Heffernan was a single man who lived with his mother. He delivered vegetables to Dublin shops and may also have had a sideline in cannabis dealing, but is not known to have been seriously involved in drugs.

Initially gardai believed he might have been killed because he was having an affair with the wife of a west Dublin criminal. But it has since been learned that he may have been in debt to a drug dealer.

He was last seen on the morning of August 5th in the Kiltalawn area of Tallaght. His van was found abandoned in Ballymun on August 10th and five days later his decomposing remains were found in a disused shed near the airport at Barberstown. It is believed he had been abducted and beaten to death with heavy implements.

Richard McFerran

Richard McFerran (53) was shot dead while sitting in his car outside his apartment at Jocelyn Street, Dundalk, on August 15th. It was the second attempt on his life.

McFerran was suspected of cross-Border smuggling and appears to have been in dispute with a gang based in the same area, which has suspected republican paramilitary links, involved in the same type of crime.

A previous attempt was made on his life in October 1998 in Newry, but he escaped with only a gunshot wound to his elbow.

On the night he was killed he had been socialising in Dundalk and was followed back to his apartment building where he was shot dead before he could get out of the car. The killing was the work of a professional and may have been carried out by a hired republican gunman. Last year the Provisional IRA shot dead two cross-Border drug dealers, Brendan "Speedy" Fagan and Paul Downey in Newry, but it is not clear if McFerran's murder was related to these killings.

Martin Nolan

Martin Nolan (34) Newtown, Tramore, disappeared on November 10th last. It is believed he was abducted and killed by a local drugs gang.

Nolan was due to appear before Waterford District Court the day after he disappeared on charges of possessing several thousand pounds' worth of cannabis and ecstasy in Waterford the previous year.

He was last seen in Tramore, where he lived with his partner and their two children, on the evening of November 10th when gardai believe he was taken to Ballygoran Wood, beside the Regional Airport, and tortured and beaten to death.

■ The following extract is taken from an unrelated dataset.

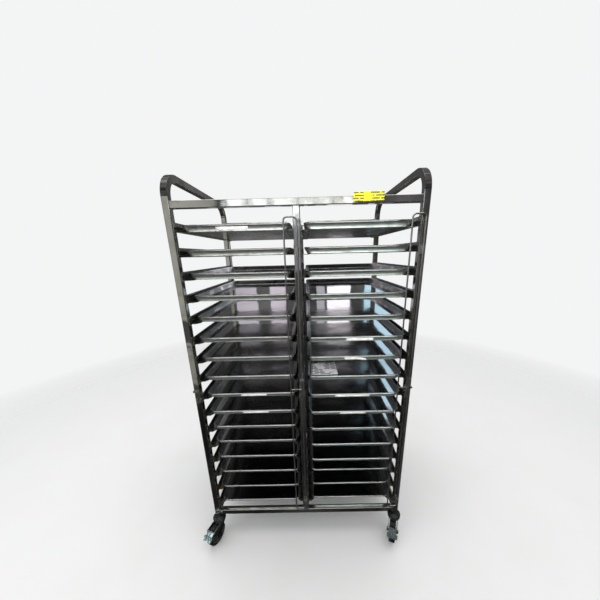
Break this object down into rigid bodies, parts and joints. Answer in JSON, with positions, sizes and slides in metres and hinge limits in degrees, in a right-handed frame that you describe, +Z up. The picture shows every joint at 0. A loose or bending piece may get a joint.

Seven days after he disappeared foresters found a bloodstained area in the wood and tests showed it matched Nolan's blood type.

As in similar cases, it is believed Nolan was the victim of a punishment from a local drugs gang which suspected him of having stolen drugs money.

Joseph Vickers

Joseph Vickers (43) was beaten to death outside his caravan in Greystones by members of a Co Wicklow drugs gang on December 13th last.

Vickers had convictions for drugs offences from his time as a heroin addict living in Bray in the 1980s and 1990s. He had served five years' imprisonment and was released in 1998 and from that time had not come to the notice of the local gardai.

He appears to have tried to have distanced himself from the drugs scene in Bray and moved south to Greystones where he lived in a caravan parked at North Beach.

He had been asleep in bed when a gang arrived at his caravan, dragged him to nearby wasteland and beat him to death. They ransacked and set fire to the caravan.

Again it appears that in this case the victim died because he owed a debt to drug dealers.

Darren Carey and Patrick Murray

Darren Carey (20) and Patrick Murray (19) were both shot dead and their bodies dumped in the Grand Canal by a Ballyfermot drug supplier after a dispute over heroin seized by gardai just before new year.

The "bodies in the canal" story at the beginning of this year drew attention to the violent youth culture of west Dublin.

Murray and Carey (above) were minor criminals who had been drawn into working as couriers for a very violent 25-year-old drug dealer from Ballyfermot. This young man, in turn, came from a violent criminal family background.

His father, who died two years ago, was a bank robber and associate of Dublin criminal Martin Cahill, but had escaped lengthy jail sentences because he acted as a Garda informer.

The two young victims had travelled to Amsterdam to collect £30,000 worth of heroin for the Ballyfermot dealer and Murray was arrested on his way home last November and the drugs seized.

The Ballyfermot man, with the assistance of Carey, kidnapped Murray on December 28th. Murray was stripped naked and tortured before being killed with a shotgun blast to the back of the head. The Ballyfermot man then killed Carey.

Over new year the two bodies were taken to the Grand Canal near Newcastle, Co Dublin and dumped. They were discovered by strollers on January 9th.

Joseph Foran

Joseph Foran (38) from Glasanaon Road, Finglas, was shot dead as he sat in a car with his girlfriend outside his house on February 26th last.

Foran was a local drug dealer, supplying a variety of drugs including heroin, in the Finglas area. He also had a reputation for violence.

He was killed by a single .38 bullet fired through the open window of his car, in a fashion suggesting his killer was an expert.

Foran was an associate of P.J. Judge, another Finglas drug dealer who was shot dead in a remarkably similar fashion as he sat in his car outside a local public house in 1997.

There were initial suspicions that Foran might have been in dispute with a criminal family from Finglas who are suspected of being behind the murder of John Dillon, the taxi driver shot dead in his house in Finglas in January last year.

However, it has since been learned that Foran enjoyed a working relationship with the criminal family behind the other murder and may have been working with them in drugs dealing.

It is now suspected that Foran and his former associate P.J. Judge were killed by a Provisional IRA gunman, possibly brought in from outside Dublin, after complaints from several Finglas families about the damage Foran and other drug dealers were doing to the local community. As in its other killings of suspected drugs dealers in Dublin and the North, there is no admission of responsibility from the IRA.